From: Christian (manitobal@yahoo.com)
Story type: OBE
Location: Thailand
Source: Form Submission

That's happend in 2001 and from this wonderful moment, my life has changing, my story is little bit longer, thank to read it.

I get a lucid dream of 2 second, but it's still same of 10 second. I was on my Hamock under my house in Thailand and I close my eyes and "sleep ?" instantly in 1 sec (unusual) and I felt my head to open in two part and something out of my body (I felt It was ME !), but this ME was better and good than the actually "man" in this body.

I didn't feel any heart or suffer, "I" go very high in the sky and very fast, I arriving up the earth in the space, everything was clear for me, I understand, EVERYTHING ! It's so simple and we're complicate everything for nothing, my "brain" was out of all the garbage I got from my childhood (school, parents) and adult too. I was pure and clear.
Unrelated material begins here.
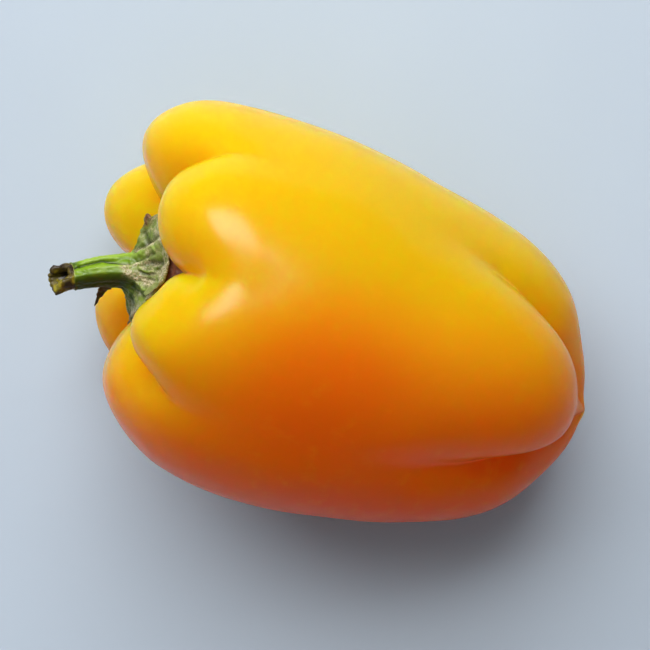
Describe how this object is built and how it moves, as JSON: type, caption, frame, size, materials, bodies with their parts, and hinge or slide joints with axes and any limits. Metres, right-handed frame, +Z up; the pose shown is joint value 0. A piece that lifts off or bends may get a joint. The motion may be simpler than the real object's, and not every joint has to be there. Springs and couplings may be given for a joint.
{
  "type": "bell pepper",
  "caption": "Whole yellow bell pepper as picked, lying on its side, with lobed glossy body, green calyx and a short curved cut stem.",
  "frame": {"origin": "on the resting surface, under the middle of the whole object's box, stem included", "axes": "+Z up as it lies, +X from the stem end towards the blossom end, +Y to the side of the first shoulder lobe"},
  "size_m": [0.1258, 0.0856, 0.0804],
  "materials": {
    "pepper_skin": "glossy waxy yellow vegetable skin",
    "calyx_green": "matte green leaf tissue with tan corky specks and brown dried edges",
    "stem_green": "satin fresh green stem with a dried brown cut end"
  },
  "bodies": {
    "root": {"fruit_body": "pepper_skin", "calyx": "calyx_green", "peduncle": "stem_green"}
  },
  "joints": []
}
I heard everything on the planet, I can lesson the people talking together, I mean all the people in the same time everywhere, what they talked before and what they talk now. What they did and what they do, from the South America in any town or village to the end of China, around the world.

They was no language barrier for me, I heard and fell all the nature, ant, bee, fly, animal, fish, plant, tree, flowers, moskitos, clouds, winds, storms, sea, mountain, land, water...etc EVERYTHING in the same time, Mathematics, geography, history, universe...etc

It was so beautiful and so simple, I got all the question and answers I asked to myself about everything I needed,, the answers was so simple and we are complicate everything for unaccess to this "power" inside everyone of us. WHY ? I was so relax and impregnate of something warm and really pleasant around me during these 2 second (I think it was 2 second). After that, I come down, I felt "ME" come back in my body and my head to be closed after "I came back" and I woke up. I realize what's happend, I cry and I was very sad to came back in this body, where "am I" now ? Where is this beautiful man I was, why I must to leaving agin in this dirty body ? Why we learn a big bullsh*t from our childhool when you discover that, you are really disapointed of what you learned ! I keep only a few moment what I told you, but not the wonderful power to know everything, I ask after that to my mother send to me a bible (in French) and I rod it.
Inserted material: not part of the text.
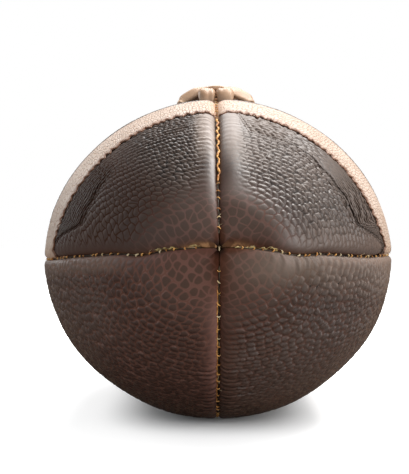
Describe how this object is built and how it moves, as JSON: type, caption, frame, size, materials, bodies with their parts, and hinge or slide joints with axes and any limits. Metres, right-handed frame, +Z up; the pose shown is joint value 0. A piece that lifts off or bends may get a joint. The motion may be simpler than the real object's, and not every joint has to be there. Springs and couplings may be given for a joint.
{
  "type": "deflated football",
  "caption": "Slack, deflated leather football of the pointed kind, laced, with worn pebbled panels and cream stripes, resting on its belly.",
  "frame": {"origin": "middle of the bounding box's bottom, on the floor under the ball", "axes": "+Y along the ball from the front tip to the rear tip, +Z up through the lace, +X to the right seen from the front tip"},
  "size_m": [0.1757, 0.2636, 0.1659],
  "materials": {
    "leather_brown": "pebbled, worn and waxy",
    "leather_cream": "painted, fine grain",
    "lace_cream": "smooth, worn",
    "lining_cloth": "matt cloth",
    "bladder_rubber": "dull",
    "valve_black": "dull",
    "thread_orange": "waxed, frayed"
  },
  "bodies": {
    "root": {"panel_upper_left": "leather_brown", "panel_upper_right": "leather_brown", "panel_lower_left": "leather_brown", "panel_lower_right": "leather_brown", "stripe_front_left": "leather_cream", "stripe_front_right": "leather_cream", "stripe_rear_left": "leather_cream", "stripe_rear_right": "leather_cream", "lace": "lace_cream", "lace_tongue": "leather_brown", "lining_upper_left": "lining_cloth", "lining_upper_right": "lining_cloth", "lining_lower_left": "lining_cloth", "lining_lower_right": "lining_cloth", "lace_facing_left": "lining_cloth", "lace_facing_right": "lining_cloth", "bladder": "bladder_rubber", "valve": "valve_black", "seam_thread_left": "thread_orange", "seam_thread_right": "thread_orange", "seam_thread_bottom": "thread_orange", "seam_thread_top_front": "thread_orange", "seam_thread_top_rear": "thread_orange"}
  },
  "joints": []
}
I was more peacefull and many problem I got before from my past life disapear and I understand also than God send me his angel to show me the direction (but I didn't understand).

These angel was a human form same you and me, it's a people I meet and speak, I saw sometime in their eyes than they know me and some few time also I saw a same "soul" or "people" but in the different body. They was there for reeducate me and give me some advice, but I was so proud and I didn't think It was a angel. They talking, but I feeling they know what I will answer, same if they are here for something, not a real "client" (I got a restaurant-bar before), someone help me (drinking and food) when the business was very bad.
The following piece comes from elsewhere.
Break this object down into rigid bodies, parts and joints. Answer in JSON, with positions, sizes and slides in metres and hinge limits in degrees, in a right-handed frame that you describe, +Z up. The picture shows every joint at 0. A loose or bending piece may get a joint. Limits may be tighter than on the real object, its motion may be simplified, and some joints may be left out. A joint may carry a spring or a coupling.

In two time I got a motorbike accident (alone) first in the mountain, I drove in the bad land road, 30% denivellation and I felt when i want to turn, "something or somebody" take care me, I felt, I was inside a big hand, warm and sweet during these 20 second fall down (about 15m on the small rocs and sand), I felt my leg, body, arms, scratch on the rocs, sand, I heard my motorbike fall down strongly, after that I realize my stupidity to come here and how much will cost the hospital for me and repair the motorbike (rental), I be raised and looking my body NOTHING !

Look the motorbike NOTHING ! in the second time, same script, I felt a big warm hand take care me and just a wound in one finger, (I must be carefull). I pray god and his angel now everyday, I got everything I want under the condition than I respect some rules (difficult to explain) for that I try to fight myself against the bad tentation, try to be simple, no so powerfull same before, be honest and remember this wonderful moment I had and open more my mind to God and Jesus Christ.